McGuire believes internship programs are mutually beneficial for the students as well as the companies who offer the opportunities.

“For the students, these programs help students test drive the companies and the types of work they could eventually assume upon graduation," he said. "I think it helps them identify what they are really passionate about, and evaluate what is important to them when it is time to select the companies they are pursuing during the interview process. Additionally, it helps students understand what they do not want to do once they enter the workforce.

“For the companies, we get to observe and challenge the interns in an actual work environment to help us better evaluate them for future, full-time employment. Based on their strengths and weaknesses we can also recommend career paths within our organization, which may not be on the students’ radar.”

Mengling Tang, a senior studying in Hospitality Management with a minor in Information Sciences and Technology, secured an internship through SHM Industry Advisory Board member Collin Urgo, senior vice president of operations at Urgo Hotels. Tang, originally from Changzhou, China, interned in the accounting office at the corporate headquarters of Urgo Hotels in Bethesda, Maryland, from July to August.

“I learned a lot about accounting — all of the financial statements, cash logs, bank reconciliations, 401K plan reports, payroll reports, and utility analyses,” Tang said. “I was able to apply my knowledge from hospitality accounting classes into real world experience; I like hotel accounting and this internship definitely benefited me a lot.”

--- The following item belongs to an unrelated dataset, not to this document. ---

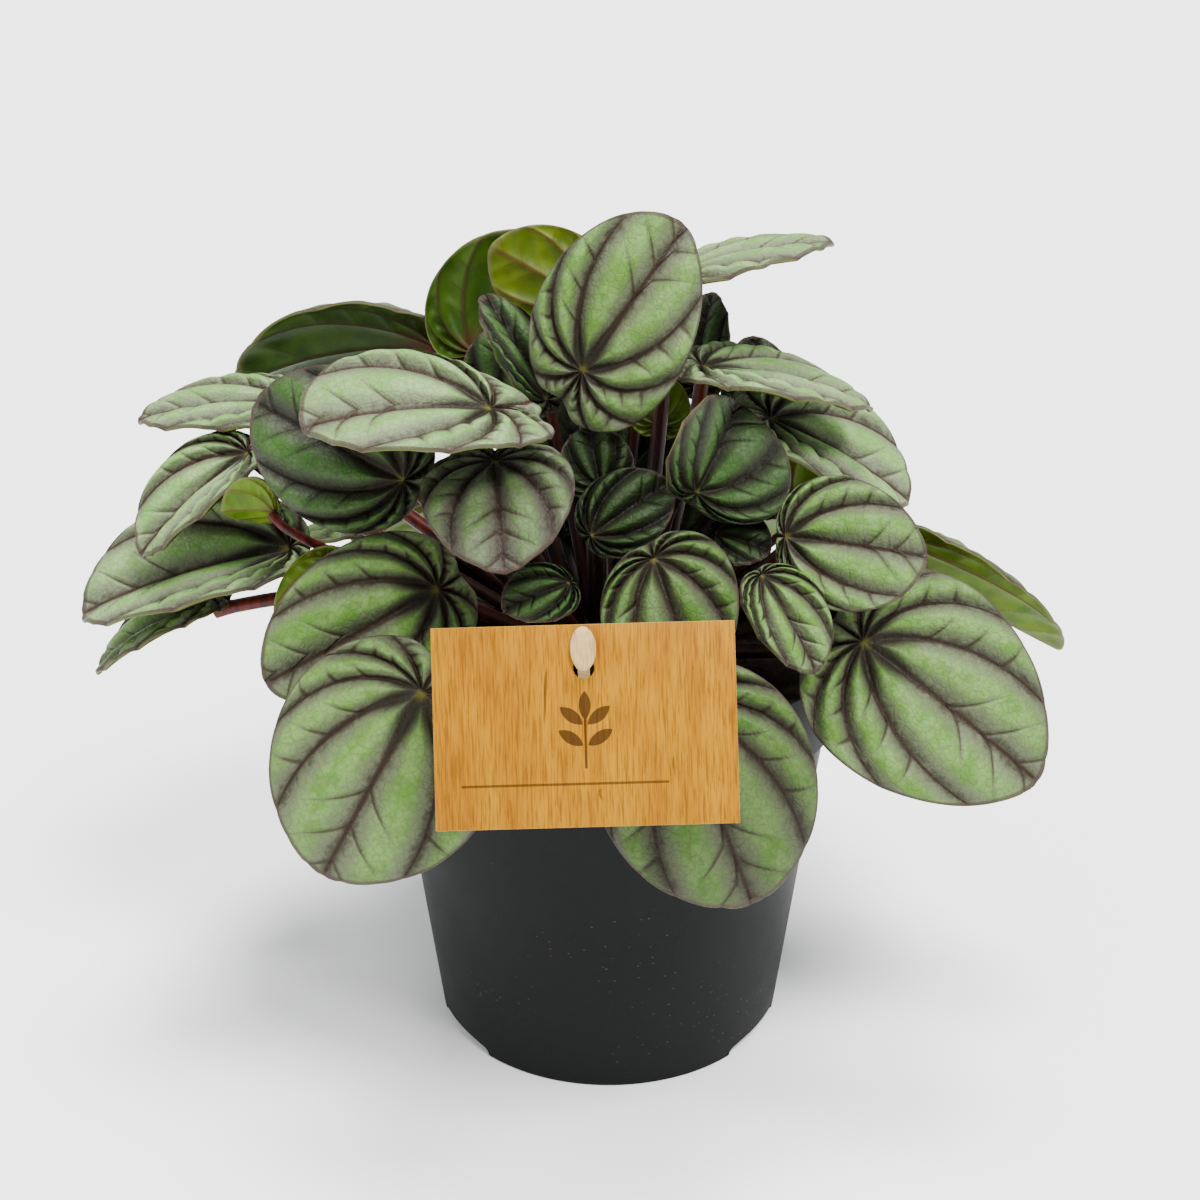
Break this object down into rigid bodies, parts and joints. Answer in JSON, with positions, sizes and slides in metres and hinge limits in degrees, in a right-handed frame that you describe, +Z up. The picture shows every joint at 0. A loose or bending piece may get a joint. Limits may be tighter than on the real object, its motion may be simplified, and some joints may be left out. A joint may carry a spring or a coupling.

Tang admits she was nervous to take on the internship with only two accounting courses completed. However, she said her supervisor, Jim Browne, was always happy to answer questions and ultimately Tang became confident with accounting work.

“I really enjoyed working for Urgo Hotels because it was pleasant every day I went to work. They treat their employees very well, and the work environment and morale was great. When I had difficulties, others always gave me encouragement and helped me out. Even after the internship, Collin and others are happy to give me career advice,” Tang said.

Tang said the advisory board provides an opportunity for students to network, learn more about different company cultures, share their experiences or opinions with faculty members and industry leaders, and understand employers’ thoughts. After attending an advisory board session, Tang said, “I got to talk to the industry leaders from Marriott and Starwood and get their business cards. I think they are amazing networks to have and to follow up with.”

Tang’s interaction with the board led to her internship with Urgo Hotels. She also had opportunities to talk with Urgo directly about his work in operations, and his unique ideas regarding the hospitality industry.

Board member Plato Ghinos, president of Shaner Hotels Group, said the board consists of dynamic and active members who are “committed to assist the school, faculty and students to stay as a leading institution in a global hospitality environment.”

Ghinos added, “All board members are leaders in their companies and are able to advise the school on industry trends and needs. At the same time, they offer their respective organizations to recruit for internships and career opportunities. Students and faculty are also involved in industry events and conventions. This offers a great opportunity for networking.”

McGuire said there are two main reasons he serves on the board.

“First, I feel an obligation to give back to Penn State. Penn State helped prepare me with a strong curriculum and a wide array of internship opportunities. Today, I continue to enjoy the benefits of alumni networking throughout hospitality and beyond,” McGuire said. “Secondly, interacting with the students helps keep me grounded and in touch with how future graduates see the industry and Starwood. This insight helps me work with our recruiting team and operations teams to ensure we are constantly evaluating ourselves, and addressing these expectations to make us more attractive with the tremendous talent produced by Penn State.”

Through the board, SHM is now the official academic sponsor for the newest and fastest growing hospitality industry conference, the annual Bisnow Lodging Investment Summit in Washington, D.C.